** SET EXERCISE **
Within the data that follows, set down exactly the lines from the one containing "The three.js and Blender code for this object continues." through the one containing "import random", both ends included.

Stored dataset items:
* * *
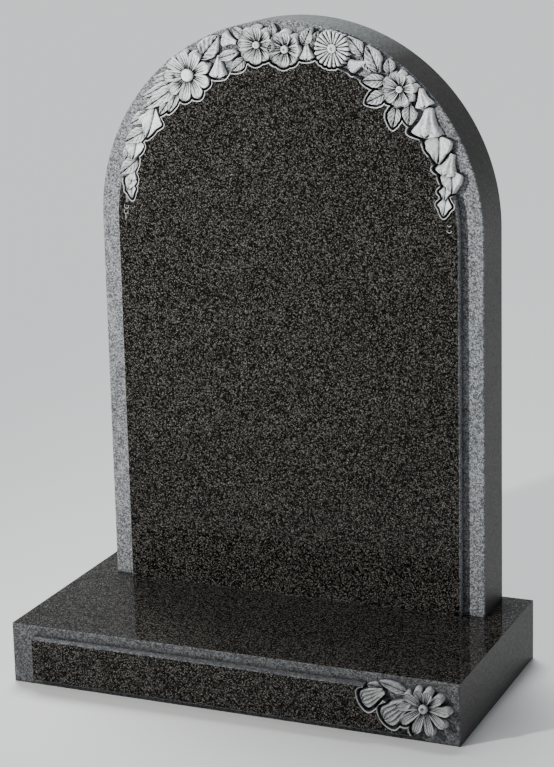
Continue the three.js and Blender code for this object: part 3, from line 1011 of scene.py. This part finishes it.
garland_flowers = [
    {"along": 56, "out": -3, "petals": 9, "reach": 34, "wide": 16,
     "first": 263, "button": 8, "pit": 0.1, "inner": 0.55, "outer": 1.1, "rise": 1.0},
    {"along": 82, "out": 0, "petals": 8, "reach": 25, "wide": 16,
     "first": 90, "button": 4.5, "pit": 0.4, "inner": 0.5, "outer": 1.06, "rise": 0.85},
    {"along": 91.5, "out": -7, "petals": 8, "reach": 23, "wide": 16,
     "first": 267, "button": 5, "pit": 0.5, "inner": 0.5, "outer": 1.1, "rise": 0.85},
    {"along": 107, "out": 6, "petals": 22, "reach": 23.5, "wide": 5.3,
     "first": 0, "button": 6, "pit": 0.4, "inner": 0.7, "outer": 1.05, "rise": 0.95},
    {"along": 131, "out": 6, "petals": 10, "reach": 22.5, "wide": 12,
     "first": 6, "button": 4.2, "pit": 0.4, "inner": 0.5, "outer": 1.1, "rise": 0.85},
]


def arch_place(along, out):
    """A place on the face, from degrees along the arch and millimetres outside the panel's edge."""
    angle = math.pi - math.radians(along)
    radius = panel_radius + out * MM
    return radius * math.cos(angle), spring_line + radius * math.sin(angle)


def on_arch(row):
    """One row of the garland in metres on the face."""
    outline, along, out, turn, long, wide, root, tip = row
    x, y = arch_place(along, out)
    return {
        "outline": outline, "x": x, "y": y, "heading": math.radians(turn),
        "long": long * MM, "wide": wide * MM, "root": root, "tip": tip,
    }


def kept_on_stone(x, y):
    """The carving stops a little short of the stone's edge, where it reaches it."""
    reach = arch_radius - edge_clearance
    if y < spring_line:
        return min(max(x, -reach), reach), y
    pull = min(1.0, reach / max(math.hypot(x, y - spring_line), reach / 10))
    return x * pull, spring_line + (y - spring_line) * pull


flowers = []
for row in garland_flowers:
    flower = dict(row)
    flower["x"], flower["y"] = arch_place(row["along"], row["out"])
    flower["first"] = math.radians(row["first"])
    for key in ("reach", "wide", "button"):
        flower[key] *= MM
    flowers.append(flower)
garland, garland_ground = carving(
    [on_arch(row) for row in garland_leaves], flowers, [on_arch(row) for row in garland_pockets],
    stone_relief, 1.0, kept_on_stone, stone_carved, stone_frosted,
)

# Under the garland's two ends, fine pale lines are cut into the polish: on the left a curled tendril and two
# buds, on the right two buds. Each row gives the middle of an arc, its radius and the degrees it runs
# between, in millimetres from the middle of the stone's foot.
tendril_arcs = [
    (-252, 526, 30, 8, -10), (-223, 516, 3.2, 130, 385), (-224, 508.5, 2.8, 125, 390),
    (-254, 503, 29.5, 4, -11), (224, 514, 2.6, 195, 345), (224, 507, 3.4, 190, 350),
]
tendril_half_width = 0.0005
tendril_step = 15
stroke_points, stroke_edges = [], []
for middle_x, middle_y, radius, first, last in tendril_arcs:
    steps = max(4, round(abs(last - first) / tendril_step))
    for step in range(steps + 1):
        angle = math.radians(first + (last - first) * step / steps)
        if step:
            stroke_edges.append((len(stroke_points) - 1, len(stroke_points)))
        across, up = middle_x + radius * math.cos(angle), middle_y + radius * math.sin(angle)
        stroke_points.append((across * MM, up * MM, stone_relief))
stroke_mesh = bpy.data.meshes.new("strokes")
stroke_mesh.from_pydata(stroke_points, stroke_edges, [])
incised = grown(line_tree, stroke_mesh, {"Half width": tendril_half_width, "Stone": stone_carved})
incised = grown(cut_tree, incised, {"Stone": stone_carved, "Rim": stone_carved})

stone_panel = worked("stone panel", divided(stone_panel, stone_cut_square), garland_ground, "DIFFERENCE")
stone_mesh = worked("headstone", divided(slab, stone_cut_square), stone_panel, "UNION")
stone_mesh = worked("headstone", stone_mesh, incised, "DIFFERENCE")
stone = finished("headstone_stone", stone_mesh, garland, stone_finishes, stone_face_y, base_height + bed_gap)
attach(stone, "root")
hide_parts("headstone")
for form in list(forms.objects):
    bpy.data.objects.remove(form)
bpy.data.collections.remove(forms)


# The studio: a plain pale floor, a key light at the front left that fades towards the stone's foot, a soft
# light overhead, and a dim surround
floor_size = 80.0
key_place = (-1.0, -1.43, 0.95)
key_aim = (-0.1, 0.07, 0.76)
key_strength = 240.0
key_spread = 76.0
key_softness = 0.05
overhead_travel = (0.25, -0.40, -1.0)
overhead_strength = 3.0
overhead_spread = 25.0
surround_strength = 0.28
floor_colour = (0.80, 0.80, 0.795, 1.0)
floor_mesh = bpy.data.meshes.new("floor")
corner = floor_size / 2
floor_mesh.from_pydata(
    [(-corner, -corner, 0), (corner, -corner, 0), (corner, corner, 0), (-corner, corner, 0)],
    [], [(0, 1, 2, 3)],
)
floor = bpy.data.objects.new("floor", floor_mesh)
bpy.context.scene.collection.objects.link(floor)
floor_paint = bpy.data.materials.new("pale floor")
floor_paint.use_nodes = True
floor_shader = floor_paint.node_tree.nodes["Principled BSDF"]
floor_shader.inputs["Base Color"].default_value = floor_colour
floor_shader.inputs["Roughness"].default_value = 0.9
floor_mesh.materials.append(floor_paint)

key_light = bpy.data.lights.new("key light", "SPOT")
key_light.energy = key_strength
key_light.spot_size = math.radians(key_spread)
key_light.spot_blend = 1.0
key_light.shadow_soft_size = key_softness
key_light.color = (1.0, 0.99, 0.97)
key_holder = bpy.data.objects.new("key light", key_light)
bpy.context.scene.collection.objects.link(key_holder)
key_holder.location = key_place
key_holder.rotation_mode = "QUATERNION"
key_holder.rotation_quaternion = (Vector(key_aim) - Vector(key_place)).to_track_quat("-Z", "Y")

overhead_light = bpy.data.lights.new("overhead light", "SUN")
overhead_light.energy = overhead_strength
overhead_light.angle = math.radians(overhead_spread)
overhead_light.color = (0.97, 0.99, 1.0)
overhead_holder = bpy.data.objects.new("overhead light", overhead_light)
bpy.context.scene.collection.objects.link(overhead_holder)
overhead_holder.rotation_mode = "QUATERNION"
overhead_holder.rotation_quaternion = Vector(overhead_travel).to_track_quat("-Z", "Y")

world = bpy.data.worlds.new("surround")
world.use_nodes = True
world.node_tree.nodes["Background"].inputs["Color"].default_value = (0.9, 0.95, 1.0, 1.0)
world.node_tree.nodes["Background"].inputs["Strength"].default_value = surround_strength
bpy.context.scene.world = world

# The camera stands in front of the stone's right side, a little above its top, and looks down at it. Its
# lens is lowered by a share of the picture's height, which keeps upright edges more nearly upright.
camera_place = (1.0901, -2.4865, 1.1044)
yaw, pitch, roll = (math.radians(angle) for angle in (23.34, 12.692, 1.38))
lens = 103.57
film_width = 36.0
lens_drop = 0.1043
forward = Vector((-math.sin(yaw) * math.cos(pitch), math.cos(yaw) * math.cos(pitch), -math.sin(pitch)))
level = Vector((math.cos(yaw), math.sin(yaw), 0.0))
down = forward.cross(level)
right = level * math.cos(roll) + down * math.sin(roll)
below = down * math.cos(roll) - level * math.sin(roll)
camera_data = bpy.data.cameras.new("camera")
camera_data.lens = lens
camera_data.sensor_width = film_width
camera_data.shift_y = -lens_drop
camera = bpy.data.objects.new("camera", camera_data)
bpy.context.scene.collection.objects.link(camera)
turn = Matrix((right, -below, -forward)).transposed().to_4x4()
camera.matrix_world = Matrix.Translation(camera_place) @ turn
bpy.context.scene.camera = camera
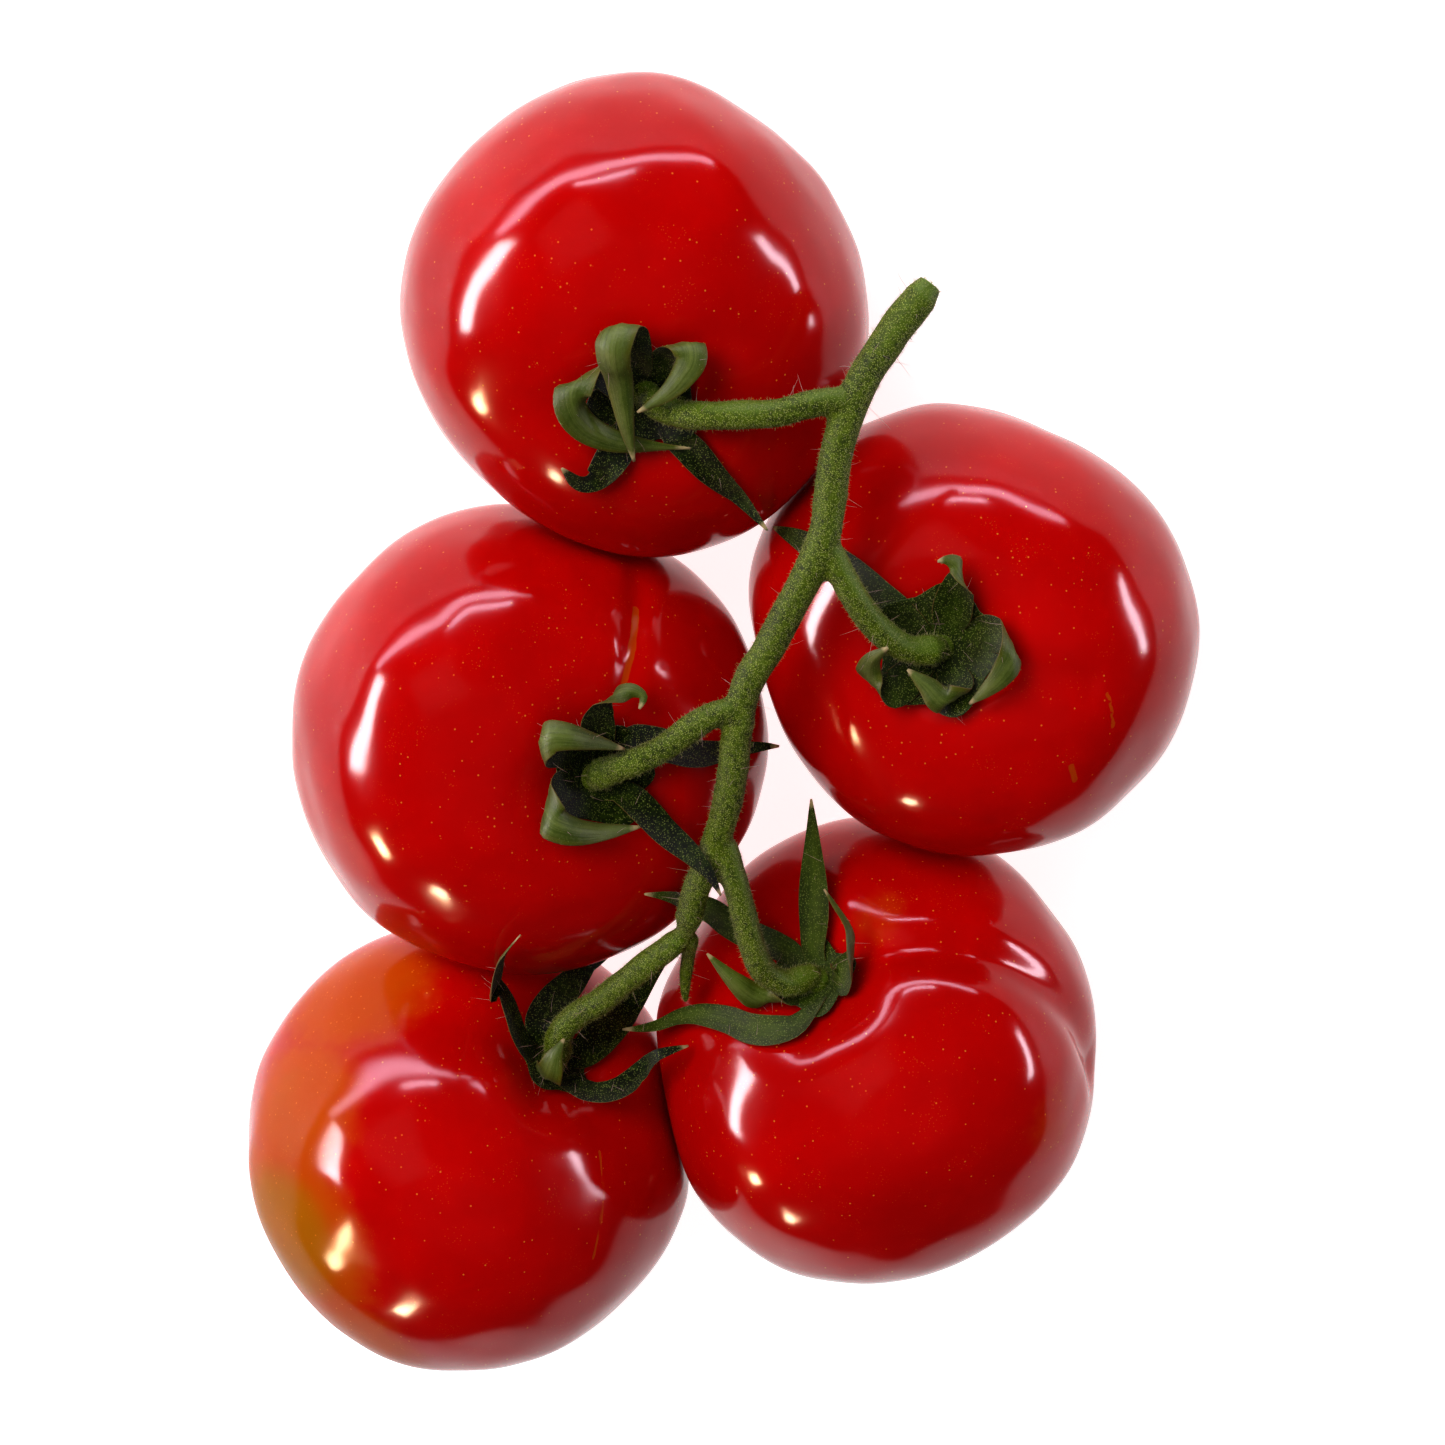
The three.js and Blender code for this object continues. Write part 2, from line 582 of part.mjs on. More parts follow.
for (const fruit of fruits) {
  sepals[fruit.name].forEach((sepal, i) => {
    const name = `sepal_${fruit.name.split('_')[1]}_${i + 1}`;
    const blade = toSolid(sepalShape(fruit, sepal))
      .subtract(toSolid(calyxDisc(fruit, fitGap)));
    addPiece(name, toGeometry(blade), sepalMaterial);
  });
}

// The origin is under the middle of the whole truss, on the resting surface.
const middle = new THREE.Box3().setFromObject(truss, true).getCenter(new THREE.Vector3());
truss.position.set(-middle.x, -middle.y, 0);

export default truss;
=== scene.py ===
import math
import random

import bmesh
import bpy
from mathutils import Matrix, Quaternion, Vector, noise


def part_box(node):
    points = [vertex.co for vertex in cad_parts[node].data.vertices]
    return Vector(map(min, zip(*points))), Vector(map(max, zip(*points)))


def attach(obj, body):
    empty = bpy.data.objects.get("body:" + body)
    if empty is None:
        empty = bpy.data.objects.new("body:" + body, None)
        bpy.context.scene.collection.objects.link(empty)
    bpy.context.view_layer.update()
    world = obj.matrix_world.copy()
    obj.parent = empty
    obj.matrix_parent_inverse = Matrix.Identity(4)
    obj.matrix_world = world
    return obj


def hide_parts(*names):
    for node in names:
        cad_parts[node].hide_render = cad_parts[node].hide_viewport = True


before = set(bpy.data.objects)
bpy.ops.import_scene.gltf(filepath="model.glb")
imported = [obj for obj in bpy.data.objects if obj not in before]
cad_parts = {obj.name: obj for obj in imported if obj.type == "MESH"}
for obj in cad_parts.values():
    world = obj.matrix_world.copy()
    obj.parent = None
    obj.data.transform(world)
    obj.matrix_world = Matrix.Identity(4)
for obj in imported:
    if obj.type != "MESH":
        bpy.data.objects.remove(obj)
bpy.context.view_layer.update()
mm = 0.001  # sizes below are in millimetres, as on the part's own drawing

# The camera.

viewing = {
    "tilt": 21,  # degrees off straight down, towards the cut end of the stem
    "distance": 600,
    "lookAt": (1.4, 1.7, 30),
    "lens": 100,
    "sensor": 36,
    "farthest": 20000,
}


def setCamera():
    tilt = math.radians(viewing["tilt"])
    camera = bpy.data.objects.new("camera", bpy.data.cameras.new("camera"))
    camera.data.lens = viewing["lens"]
    camera.data.sensor_width = viewing["sensor"]
    camera.data.clip_end = viewing["farthest"] * mm
    away = Vector((0, math.sin(tilt), math.cos(tilt))) * viewing["distance"]
    camera.location = (Vector(viewing["lookAt"]) + away) * mm
    camera.rotation_euler = (-tilt, 0, 0)
    bpy.context.collection.objects.link(camera)
    bpy.context.scene.camera = camera
    print("camera set")


setCamera()

# Small tools.


def mix(a, b, share):
    return a + (b - a) * share


def clamp(value, low=0.0, high=1.0):
    return max(low, min(high, value))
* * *
** THE RESULT **
The three.js and Blender code for this object continues. Write part 2, from line 582 of part.mjs on. More parts follow.
for (const fruit of fruits) {
  sepals[fruit.name].forEach((sepal, i) => {
    const name = `sepal_${fruit.name.split('_')[1]}_${i + 1}`;
    const blade = toSolid(sepalShape(fruit, sepal))
      .subtract(toSolid(calyxDisc(fruit, fitGap)));
    addPiece(name, toGeometry(blade), sepalMaterial);
  });
}

// The origin is under the middle of the whole truss, on the resting surface.
const middle = new THREE.Box3().setFromObject(truss, true).getCenter(new THREE.Vector3());
truss.position.set(-middle.x, -middle.y, 0);

export default truss;
=== scene.py ===
import math
import random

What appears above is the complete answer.